It’s a familiar story to fans of classical music: You take a novice to a piano concert, where you revel in the majesty of the music and the virtuosity of the performer. Afterwards, you discover your friend has also been awed — but for an entirely different reason. “Wow!” they exclaim. “How did she remember all those notes?”
It’s a legitimate question. Memorizing an evening’s worth of Mozart is “a huge memory feat,” according to Lynn Helding, a mezzo-soprano and a professor of voice at the University of Southern California. “The average vocal recital is 65 minutes of music — usually in several languages. Memorizing all that is a real brain workout.”
How do musicians do it, and can their techniques be adopted by the rest of us?
“Music has a special connection with memory,” says Dana Boebinger, a PhD candidate in the Harvard-MIT program in Speech and Hearing Bioscience and Technology.

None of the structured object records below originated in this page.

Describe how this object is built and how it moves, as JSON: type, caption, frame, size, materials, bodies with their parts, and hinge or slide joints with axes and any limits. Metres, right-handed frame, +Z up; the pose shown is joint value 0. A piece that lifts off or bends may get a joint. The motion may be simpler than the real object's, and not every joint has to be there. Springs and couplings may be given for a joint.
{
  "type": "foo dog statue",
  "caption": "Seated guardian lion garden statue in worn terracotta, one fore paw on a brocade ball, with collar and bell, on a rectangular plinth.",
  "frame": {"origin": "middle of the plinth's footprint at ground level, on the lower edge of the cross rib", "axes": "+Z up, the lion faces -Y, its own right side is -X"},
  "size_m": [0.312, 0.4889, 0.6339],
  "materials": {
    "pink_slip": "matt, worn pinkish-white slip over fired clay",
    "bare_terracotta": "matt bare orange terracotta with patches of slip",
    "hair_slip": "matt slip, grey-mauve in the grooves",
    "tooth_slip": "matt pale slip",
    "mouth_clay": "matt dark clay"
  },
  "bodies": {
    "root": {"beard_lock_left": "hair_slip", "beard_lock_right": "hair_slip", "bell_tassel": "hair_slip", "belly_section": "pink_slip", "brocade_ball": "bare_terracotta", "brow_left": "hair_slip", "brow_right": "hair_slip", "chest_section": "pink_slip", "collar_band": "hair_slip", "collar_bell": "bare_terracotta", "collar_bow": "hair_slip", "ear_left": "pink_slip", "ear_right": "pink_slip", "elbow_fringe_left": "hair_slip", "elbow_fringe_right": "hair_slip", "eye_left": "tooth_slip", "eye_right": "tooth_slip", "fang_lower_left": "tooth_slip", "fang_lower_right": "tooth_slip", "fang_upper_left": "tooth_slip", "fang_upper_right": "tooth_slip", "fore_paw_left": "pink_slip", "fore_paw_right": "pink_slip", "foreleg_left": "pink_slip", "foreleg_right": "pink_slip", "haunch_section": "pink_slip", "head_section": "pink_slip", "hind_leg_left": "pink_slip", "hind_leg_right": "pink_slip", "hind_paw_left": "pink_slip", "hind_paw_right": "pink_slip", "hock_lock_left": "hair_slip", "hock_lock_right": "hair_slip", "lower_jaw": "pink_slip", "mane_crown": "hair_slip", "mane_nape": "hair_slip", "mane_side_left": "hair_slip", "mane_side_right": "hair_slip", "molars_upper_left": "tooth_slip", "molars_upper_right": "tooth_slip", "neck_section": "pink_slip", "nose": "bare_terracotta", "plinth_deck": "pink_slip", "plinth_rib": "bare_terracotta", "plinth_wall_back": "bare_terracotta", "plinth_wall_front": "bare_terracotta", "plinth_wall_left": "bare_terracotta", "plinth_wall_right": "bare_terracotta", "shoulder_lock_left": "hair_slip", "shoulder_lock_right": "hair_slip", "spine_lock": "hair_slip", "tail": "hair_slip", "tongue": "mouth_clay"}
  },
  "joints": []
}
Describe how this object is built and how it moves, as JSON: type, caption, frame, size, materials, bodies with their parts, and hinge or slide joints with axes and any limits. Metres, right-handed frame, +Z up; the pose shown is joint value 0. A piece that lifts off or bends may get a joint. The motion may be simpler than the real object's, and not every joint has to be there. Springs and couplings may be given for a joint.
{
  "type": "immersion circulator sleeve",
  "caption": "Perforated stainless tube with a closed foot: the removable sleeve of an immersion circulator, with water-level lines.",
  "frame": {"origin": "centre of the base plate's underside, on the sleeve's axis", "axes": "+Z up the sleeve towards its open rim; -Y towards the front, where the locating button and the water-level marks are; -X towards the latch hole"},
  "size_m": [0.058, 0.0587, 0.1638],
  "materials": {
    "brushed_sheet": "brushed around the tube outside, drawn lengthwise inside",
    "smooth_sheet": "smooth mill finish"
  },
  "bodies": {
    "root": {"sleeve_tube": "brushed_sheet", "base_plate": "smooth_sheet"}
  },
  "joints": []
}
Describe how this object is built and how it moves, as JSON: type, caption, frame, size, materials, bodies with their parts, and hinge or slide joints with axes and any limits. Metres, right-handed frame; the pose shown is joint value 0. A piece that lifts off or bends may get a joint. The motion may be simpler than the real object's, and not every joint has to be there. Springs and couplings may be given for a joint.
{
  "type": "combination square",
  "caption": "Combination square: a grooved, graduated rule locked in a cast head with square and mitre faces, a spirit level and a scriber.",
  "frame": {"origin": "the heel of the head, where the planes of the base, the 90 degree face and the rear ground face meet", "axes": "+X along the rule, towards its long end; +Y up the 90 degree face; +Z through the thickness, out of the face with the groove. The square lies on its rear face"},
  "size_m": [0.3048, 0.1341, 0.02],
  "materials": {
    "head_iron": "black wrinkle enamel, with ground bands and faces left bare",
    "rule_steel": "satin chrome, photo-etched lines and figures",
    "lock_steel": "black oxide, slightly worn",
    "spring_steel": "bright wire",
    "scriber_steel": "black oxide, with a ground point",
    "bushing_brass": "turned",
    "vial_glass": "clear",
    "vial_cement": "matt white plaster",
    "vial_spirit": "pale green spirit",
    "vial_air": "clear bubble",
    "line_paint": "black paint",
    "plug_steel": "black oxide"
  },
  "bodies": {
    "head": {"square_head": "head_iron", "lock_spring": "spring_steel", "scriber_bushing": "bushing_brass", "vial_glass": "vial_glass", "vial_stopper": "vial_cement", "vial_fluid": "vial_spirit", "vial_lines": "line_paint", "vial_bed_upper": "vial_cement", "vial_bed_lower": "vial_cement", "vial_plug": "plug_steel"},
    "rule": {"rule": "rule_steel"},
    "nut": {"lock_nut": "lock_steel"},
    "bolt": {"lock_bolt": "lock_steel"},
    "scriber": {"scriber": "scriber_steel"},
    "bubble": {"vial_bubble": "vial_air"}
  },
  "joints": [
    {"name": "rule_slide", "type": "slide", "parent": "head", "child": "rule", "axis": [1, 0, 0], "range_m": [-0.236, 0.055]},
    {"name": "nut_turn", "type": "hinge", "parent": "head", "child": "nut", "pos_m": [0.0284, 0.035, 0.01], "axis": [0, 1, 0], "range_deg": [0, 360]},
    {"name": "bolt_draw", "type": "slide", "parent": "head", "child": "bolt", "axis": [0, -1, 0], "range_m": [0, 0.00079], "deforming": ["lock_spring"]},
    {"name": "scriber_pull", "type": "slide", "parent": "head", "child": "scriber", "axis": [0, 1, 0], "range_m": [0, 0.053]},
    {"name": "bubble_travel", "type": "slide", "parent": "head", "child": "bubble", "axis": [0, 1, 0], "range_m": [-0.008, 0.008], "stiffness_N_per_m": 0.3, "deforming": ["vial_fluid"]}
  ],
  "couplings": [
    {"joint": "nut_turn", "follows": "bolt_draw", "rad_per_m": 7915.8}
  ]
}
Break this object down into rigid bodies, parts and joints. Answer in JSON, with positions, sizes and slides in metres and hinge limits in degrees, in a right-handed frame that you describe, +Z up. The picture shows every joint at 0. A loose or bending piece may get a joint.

A 2017 meta-analysis that combined the results of 29 studies suggests that professional musicians might have a memory advantage. It found a “slight superiority of musicians over nonmusicians” in tasks involving long-term memory, and a larger effect for tasks involving short-term memory. Furthermore, it concluded that musicians also tend to have higher scores on tests of working memory — the all-important ability to hold numerous pieces of information in your mind at once so you can analyze and synthesize them.
But don’t sign up for that clarinet class just yet. Lorna Jakobson, a neuroscientist at the University of Manitoba who has studied the effects of musical training on the brain, says meta-analyses often average out the results of “studies of variable quality.” So it’s still unclear just how strong the impact is.
She also notes that different kinds of information are processed and stored in different parts of the brain. This suggests the effects of music training, while real, may be limited.
“It might actually be musical aptitude, rather than musical training, that’s the key factor —…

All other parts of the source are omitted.